Start

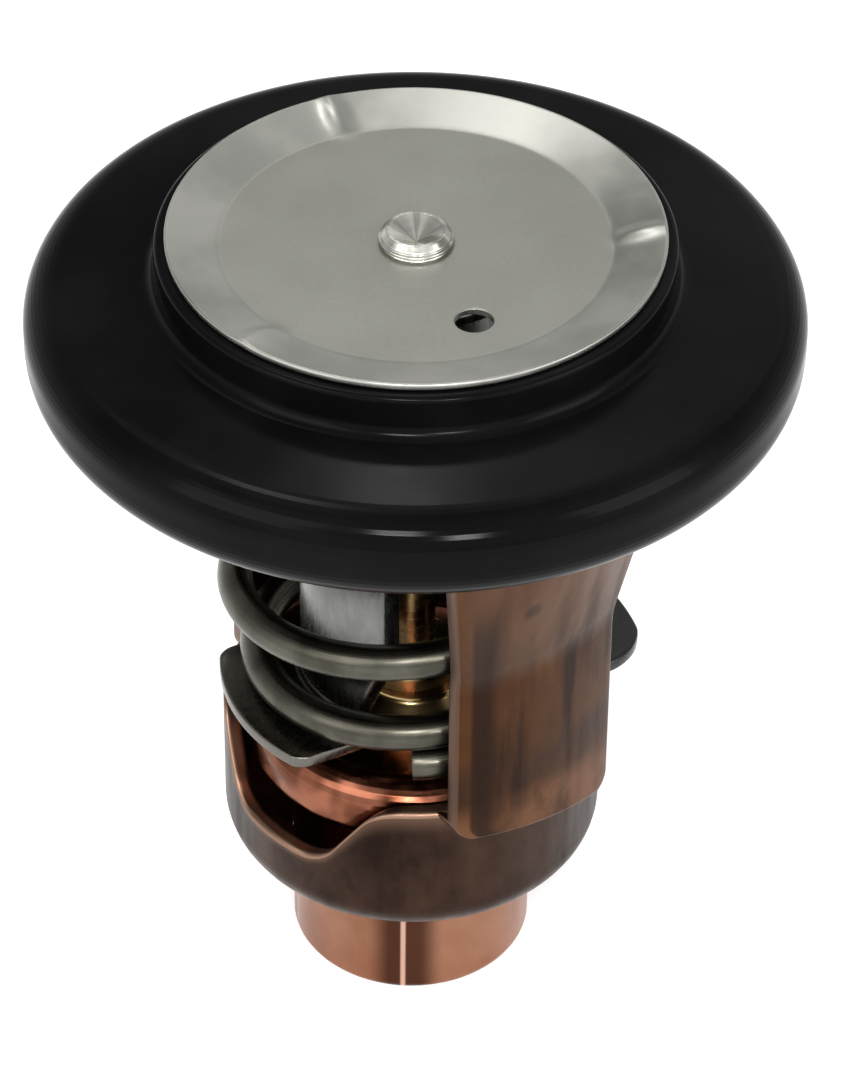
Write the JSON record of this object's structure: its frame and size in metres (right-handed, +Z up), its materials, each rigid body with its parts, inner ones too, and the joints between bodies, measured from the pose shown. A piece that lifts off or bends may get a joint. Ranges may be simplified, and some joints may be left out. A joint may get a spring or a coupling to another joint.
{
  "type": "engine thermostat",
  "caption": "Wax-operated coolant valve: rubber-rimmed flange, dished plate lifted by a wax cup and shut by a conical spring.",
  "frame": {"origin": "centre of the wax cup's flat base", "axes": "+Z up the piston towards the valve plate; -Y is the front, where the spring's cut end shows"},
  "size_m": [0.05, 0.05, 0.0594],
  "materials": {
    "ring_rubber": "smooth moulded",
    "frame_copper": "brown patina on rolled sheet",
    "plate_stainless": "dull cold-rolled",
    "rivet_steel": "turned",
    "yoke_stainless": "satin",
    "spring_stainless": "drawn wire",
    "cup_copper": "bright drawn copper",
    "sleeve_rubber": "matte",
    "wax": "copper-filled wax",
    "guide_brass": "turned",
    "washer_polymer": "matte",
    "piston_brass": "ground"
  },
  "bodies": {
    "housing": {"seal_ring": "ring_rubber", "frame": "frame_copper", "return_spring": "spring_stainless", "wax_cup": "cup_copper", "squeeze_sleeve": "sleeve_rubber", "wax_charge": "wax", "piston_guide": "guide_brass", "guide_washer": "washer_polymer"},
    "valve": {"valve_plate": "plate_stainless", "valve_rivet": "rivet_steel", "yoke": "yoke_stainless", "piston": "piston_brass"}
  },
  "joints": [
    {"name": "valve_lift", "type": "slide", "parent": "housing", "child": "valve", "axis": [0, 0, 1], "range_m": [0, 0.008], "stiffness_N_per_m": 6900, "deforming": ["return_spring"]}
  ]
}
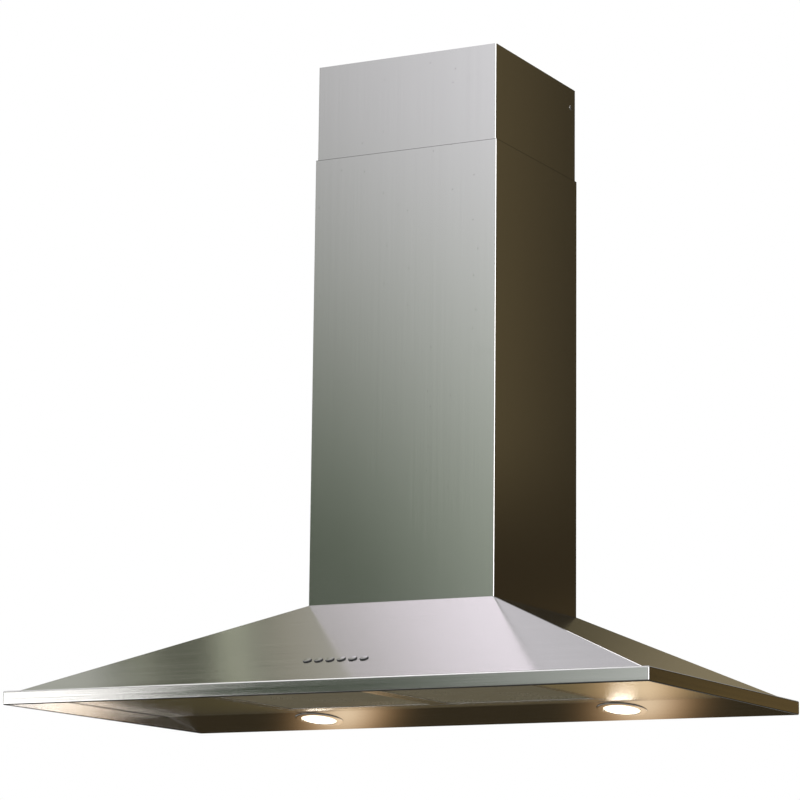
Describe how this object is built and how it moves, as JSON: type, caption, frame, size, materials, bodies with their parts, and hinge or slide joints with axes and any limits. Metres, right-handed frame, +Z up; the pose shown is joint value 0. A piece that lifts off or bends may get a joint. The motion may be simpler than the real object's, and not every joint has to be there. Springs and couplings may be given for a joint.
{
  "type": "canopy range hood",
  "caption": "Wall-mounted pyramid canopy range hood with a telescopic chimney, push buttons, two lamps, swing-down grease filters and a blower inside.",
  "frame": {"origin": "centre of the four wall-fixing holes, on the wall face of the back plate, 200 mm above the bottom of the lip", "axes": "+Z up; +Y into the wall, the hood's front faces -Y; +X to the right as one looks at the front"},
  "size_m": [0.9, 0.49, 0.872],
  "materials": {
    "steel_canopy": "brushed stainless steel, grain from side to side",
    "steel_lip": "brushed stainless steel, grain along the lip",
    "steel_chimney": "brushed stainless steel, fine vertical grain",
    "steel_underside": "brushed stainless steel",
    "galvanised": "galvanised sheet",
    "zinc_screws": "zinc-plated",
    "ground_steel": "ground and bright drawn",
    "motor_iron": "dark lacquer on iron",
    "bronze": "sintered",
    "black_plastic": "moulded, satin",
    "white_plastic": "moulded, satin",
    "black_rubber": "matt",
    "flap_aluminium": "mill finish",
    "filter_aluminium": "satin",
    "filter_mesh": "expanded metal",
    "lamp_chrome": "polished",
    "lamp_glass": "frosted",
    "button_metal": "satin plated",
    "lead_sheath": "flexible sheath"
  },
  "bodies": {
    "hood": {"canopy_shell": "steel_canopy", "lip_frame": "steel_lip", "under_panel": "steel_underside", "back_plate": "galvanised", "blower_box": "galvanised", "box_top_plate": "galvanised", "box_screws": "zinc_screws", "chimney_lower": "steel_chimney", "cover_screws": "zinc_screws", "scroll_left": "black_plastic", "scroll_right": "black_plastic", "scroll_screws": "zinc_screws", "motor_body": "motor_iron", "motor_bearings": "bronze", "motor_bracket": "galvanised", "motor_grommets": "black_rubber", "motor_screws": "zinc_screws", "outlet_adaptor": "black_plastic", "duct_collar": "black_plastic", "flap_pin": "ground_steel", "lamp_bezel_left": "lamp_chrome", "lamp_bezel_right": "lamp_chrome", "lamp_glass_left": "lamp_glass", "lamp_glass_right": "lamp_glass", "lamp_can_left": "flap_aluminium", "lamp_can_right": "flap_aluminium", "lamp_bulb_left": "lamp_glass", "lamp_bulb_right": "lamp_glass", "switch_bank": "black_plastic", "terminal_box": "white_plastic", "terminal_lid": "white_plastic", "transformer": "black_plastic", "capacitor": "white_plastic", "cable_gland": "black_plastic", "lamp_leads": "lead_sheath", "motor_lead": "lead_sheath", "switch_lead": "lead_sheath"},
    "upper_chimney": {"chimney_upper": "steel_chimney", "chimney_bracket": "galvanised", "bracket_screws": "zinc_screws"},
    "fan": {"impeller": "black_plastic", "motor_shaft": "ground_steel", "motor_rotor": "motor_iron"},
    "front_flap": {"flap_front": "flap_aluminium"},
    "rear_flap": {"flap_rear": "flap_aluminium"},
    "left_filter": {"filter_frame_left": "filter_aluminium", "filter_mesh_left": "filter_mesh", "latch_spring_left": "ground_steel"},
    "right_filter": {"filter_frame_right": "filter_aluminium", "filter_mesh_right": "filter_mesh", "latch_spring_right": "ground_steel"},
    "left_latch": {"filter_latch_left": "black_plastic"},
    "right_latch": {"filter_latch_right": "black_plastic"},
    "push_1": {"button_1": "button_metal"},
    "push_2": {"button_2": "button_metal"},
    "push_3": {"button_3": "button_metal"},
    "push_4": {"button_4": "button_metal"},
    "push_5": {"button_5": "button_metal"},
    "push_6": {"button_6": "button_metal"}
  },
  "joints": [
    {"name": "chimney_slide", "type": "slide", "parent": "hood", "child": "upper_chimney", "axis": [0, 0, 1], "range_m": [-0.12, 0.26]},
    {"name": "fan_spin", "type": "hinge", "parent": "hood", "child": "fan", "pos_m": [0, -0.121, 0.052], "axis": [1, 0, 0], "continuous": true},
    {"name": "front_flap_hinge", "type": "hinge", "parent": "hood", "child": "front_flap", "pos_m": [0, -0.158, 0.236], "axis": [-1, 0, 0], "range_deg": [0, 72]},
    {"name": "rear_flap_hinge", "type": "hinge", "parent": "hood", "child": "rear_flap", "pos_m": [0, -0.158, 0.236], "axis": [1, 0, 0], "range_deg": [0, 72]},
    {"name": "left_filter_swing", "type": "hinge", "parent": "hood", "child": "left_filter", "pos_m": [-0.118, -0.125, -0.183], "axis": [1, 0, 0], "range_deg": [0, 70]},
    {"name": "right_filter_swing", "type": "hinge", "parent": "hood", "child": "right_filter", "pos_m": [0.118, -0.125, -0.183], "axis": [1, 0, 0], "range_deg": [0, 70]},
    {"name": "left_latch_pull", "type": "slide", "parent": "left_filter", "child": "left_latch", "axis": [0, 1, 0], "range_m": [0, 0.005], "stiffness_N_per_m": 300, "springref_m": -0.002, "deforming": ["latch_spring_left"]},
    {"name": "right_latch_pull", "type": "slide", "parent": "right_filter", "child": "right_latch", "axis": [0, 1, 0], "range_m": [0, 0.005], "stiffness_N_per_m": 300, "springref_m": -0.002, "deforming": ["latch_spring_right"]},
    {"name": "button_1_press", "type": "slide", "parent": "hood", "child": "push_1", "axis": [0, 0.4767, -0.8791], "range_m": [0, 0.0015], "stiffness_N_per_m": 400, "springref_m": -0.001},
    {"name": "button_2_press", "type": "slide", "parent": "hood", "child": "push_2", "axis": [0, 0.4767, -0.8791], "range_m": [0, 0.0015], "stiffness_N_per_m": 400, "springref_m": -0.001},
    {"name": "button_3_press", "type": "slide", "parent": "hood", "child": "push_3", "axis": [0, 0.4767, -0.8791], "range_m": [0, 0.0015], "stiffness_N_per_m": 400, "springref_m": -0.001},
    {"name": "button_4_press", "type": "slide", "parent": "hood", "child": "push_4", "axis": [0, 0.4767, -0.8791], "range_m": [0, 0.0015], "stiffness_N_per_m": 400, "springref_m": -0.001},
    {"name": "button_5_press", "type": "slide", "parent": "hood", "child": "push_5", "axis": [0, 0.4767, -0.8791], "range_m": [0, 0.0015], "stiffness_N_per_m": 400, "springref_m": -0.001},
    {"name": "button_6_press", "type": "slide", "parent": "hood", "child": "push_6", "axis": [0, 0.4767, -0.8791], "range_m": [0, 0.0015], "stiffness_N_per_m": 400, "springref_m": -0.001}
  ]
}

End

Find each line holding "JSON". Copy it out.

Write the JSON record of this object's structure: its frame and size in metres (right-handed, +Z up), its materials, each rigid body with its parts, inner ones too, and the joints between bodies, measured from the pose shown. A piece that lifts off or bends may get a joint. Ranges may be simplified, and some joints may be left out. A joint may get a spring or a coupling to another joint.
Describe how this object is built and how it moves, as JSON: type, caption, frame, size, materials, bodies with their parts, and hinge or slide joints with axes and any limits. Metres, right-handed frame, +Z up; the pose shown is joint value 0. A piece that lifts off or bends may get a joint. The motion may be simpler than the real object's, and not every joint has to be there. Springs and couplings may be given for a joint.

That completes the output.